#### [PROMPT]
Scan the data for lines with "copy" and report the count by itself.

#### [MATERIAL]
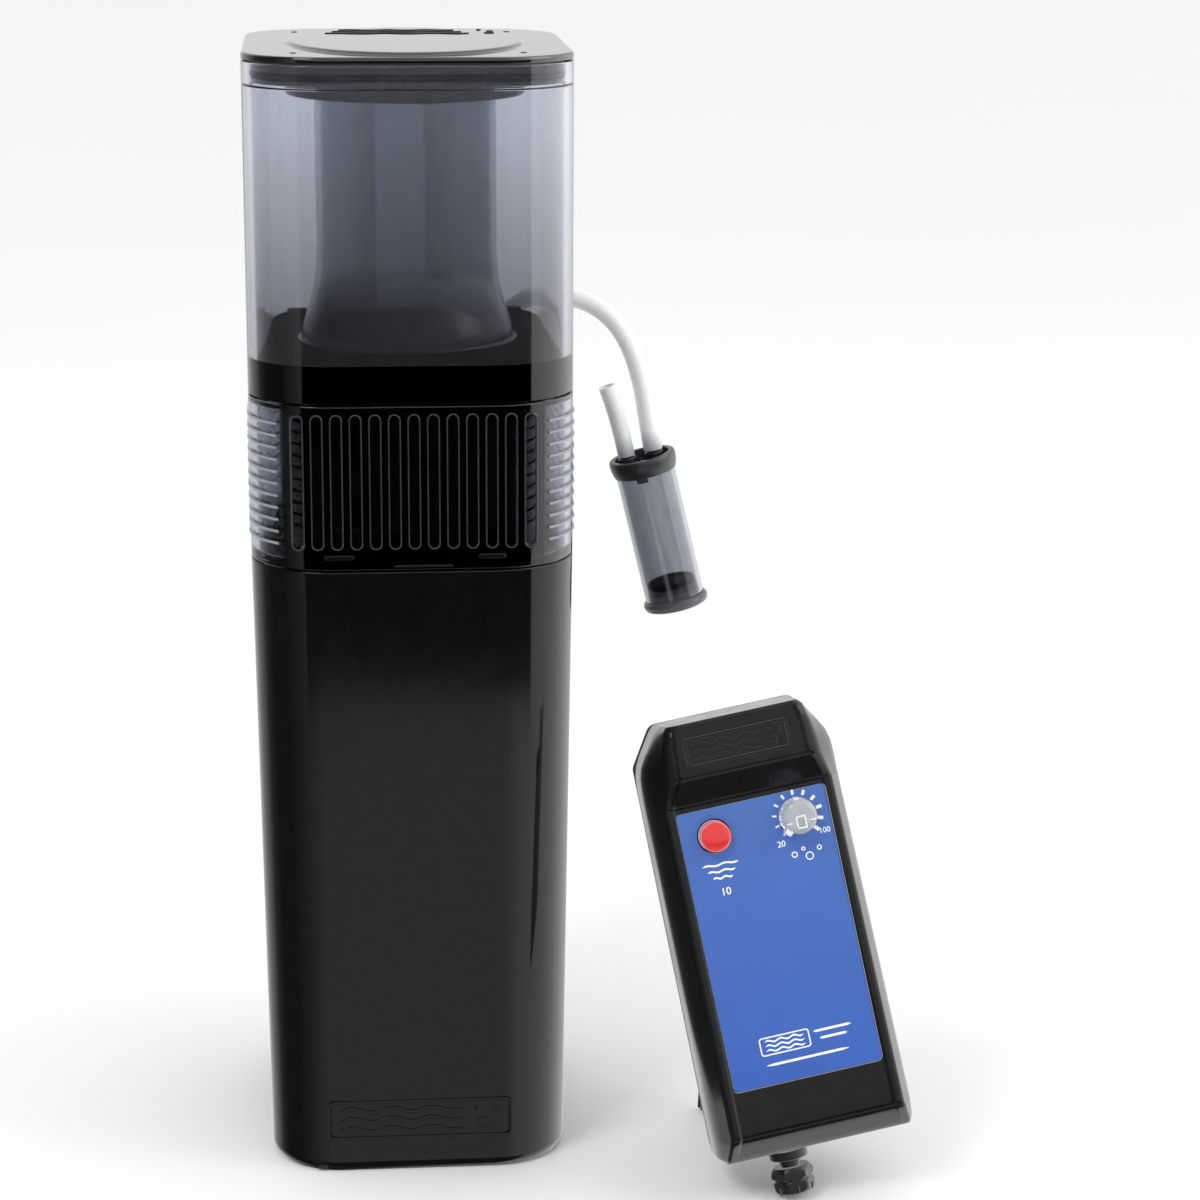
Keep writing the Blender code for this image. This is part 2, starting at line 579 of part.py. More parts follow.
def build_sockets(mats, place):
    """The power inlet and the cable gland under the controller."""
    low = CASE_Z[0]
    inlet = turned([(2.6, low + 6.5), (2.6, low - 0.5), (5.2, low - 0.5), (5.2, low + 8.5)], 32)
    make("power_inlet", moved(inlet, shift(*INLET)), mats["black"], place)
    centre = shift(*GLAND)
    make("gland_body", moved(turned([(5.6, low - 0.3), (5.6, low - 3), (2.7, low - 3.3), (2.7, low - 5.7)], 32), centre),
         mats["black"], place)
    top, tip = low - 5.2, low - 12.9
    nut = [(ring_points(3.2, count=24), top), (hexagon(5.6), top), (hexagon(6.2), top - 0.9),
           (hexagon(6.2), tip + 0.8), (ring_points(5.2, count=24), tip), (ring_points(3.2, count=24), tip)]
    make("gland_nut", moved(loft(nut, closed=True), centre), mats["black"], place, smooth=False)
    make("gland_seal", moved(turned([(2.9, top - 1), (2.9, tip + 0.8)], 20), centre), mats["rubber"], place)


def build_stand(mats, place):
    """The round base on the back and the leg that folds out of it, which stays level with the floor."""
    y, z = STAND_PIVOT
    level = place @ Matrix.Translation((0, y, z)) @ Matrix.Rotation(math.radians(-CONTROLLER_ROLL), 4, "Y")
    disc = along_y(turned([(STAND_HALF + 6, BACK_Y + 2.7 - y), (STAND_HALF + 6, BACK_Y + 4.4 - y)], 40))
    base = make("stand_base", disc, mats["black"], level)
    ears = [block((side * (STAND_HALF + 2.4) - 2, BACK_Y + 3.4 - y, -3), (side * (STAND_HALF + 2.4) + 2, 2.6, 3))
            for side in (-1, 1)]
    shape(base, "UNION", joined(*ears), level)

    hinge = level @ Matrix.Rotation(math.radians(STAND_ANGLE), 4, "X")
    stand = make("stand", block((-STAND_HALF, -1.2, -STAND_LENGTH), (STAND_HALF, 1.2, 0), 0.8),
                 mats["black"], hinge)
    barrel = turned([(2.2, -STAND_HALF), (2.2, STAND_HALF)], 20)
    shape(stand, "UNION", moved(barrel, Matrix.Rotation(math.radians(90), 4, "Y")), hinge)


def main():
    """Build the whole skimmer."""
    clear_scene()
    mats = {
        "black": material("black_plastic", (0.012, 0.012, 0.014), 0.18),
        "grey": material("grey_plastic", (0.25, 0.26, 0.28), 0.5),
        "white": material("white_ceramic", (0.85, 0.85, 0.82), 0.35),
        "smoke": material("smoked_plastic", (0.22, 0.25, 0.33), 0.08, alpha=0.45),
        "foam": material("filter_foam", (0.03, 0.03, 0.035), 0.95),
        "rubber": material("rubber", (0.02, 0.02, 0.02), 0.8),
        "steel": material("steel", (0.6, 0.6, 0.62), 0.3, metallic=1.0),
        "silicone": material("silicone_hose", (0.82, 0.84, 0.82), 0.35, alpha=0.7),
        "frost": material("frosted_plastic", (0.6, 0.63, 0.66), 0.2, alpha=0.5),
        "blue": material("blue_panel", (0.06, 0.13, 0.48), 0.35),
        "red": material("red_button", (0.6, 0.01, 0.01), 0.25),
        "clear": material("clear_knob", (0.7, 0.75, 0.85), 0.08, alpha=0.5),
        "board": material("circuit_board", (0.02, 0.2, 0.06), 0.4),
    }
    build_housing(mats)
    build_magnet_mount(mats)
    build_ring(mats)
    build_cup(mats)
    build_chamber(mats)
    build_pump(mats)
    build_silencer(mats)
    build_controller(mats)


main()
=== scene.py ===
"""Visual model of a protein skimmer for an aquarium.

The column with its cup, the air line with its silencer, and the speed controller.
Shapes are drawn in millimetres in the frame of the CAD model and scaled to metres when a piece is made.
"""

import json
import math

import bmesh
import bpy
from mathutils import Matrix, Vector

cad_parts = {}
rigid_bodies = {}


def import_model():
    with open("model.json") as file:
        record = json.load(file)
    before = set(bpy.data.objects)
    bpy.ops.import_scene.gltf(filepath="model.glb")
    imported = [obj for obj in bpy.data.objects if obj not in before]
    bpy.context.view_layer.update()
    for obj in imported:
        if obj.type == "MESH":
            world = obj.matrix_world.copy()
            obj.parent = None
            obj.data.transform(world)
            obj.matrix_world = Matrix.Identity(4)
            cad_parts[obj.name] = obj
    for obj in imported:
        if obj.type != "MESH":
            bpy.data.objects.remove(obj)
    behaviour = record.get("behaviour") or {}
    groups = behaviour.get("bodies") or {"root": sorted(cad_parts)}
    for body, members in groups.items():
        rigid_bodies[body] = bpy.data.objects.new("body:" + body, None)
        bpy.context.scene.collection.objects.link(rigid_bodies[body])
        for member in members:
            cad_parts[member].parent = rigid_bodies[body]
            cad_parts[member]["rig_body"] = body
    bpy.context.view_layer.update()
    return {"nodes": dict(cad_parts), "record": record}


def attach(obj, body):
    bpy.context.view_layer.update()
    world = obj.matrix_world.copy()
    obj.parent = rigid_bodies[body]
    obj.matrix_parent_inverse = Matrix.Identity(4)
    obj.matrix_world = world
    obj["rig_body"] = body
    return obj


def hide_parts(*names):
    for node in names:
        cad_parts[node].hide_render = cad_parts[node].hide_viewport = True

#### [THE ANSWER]
2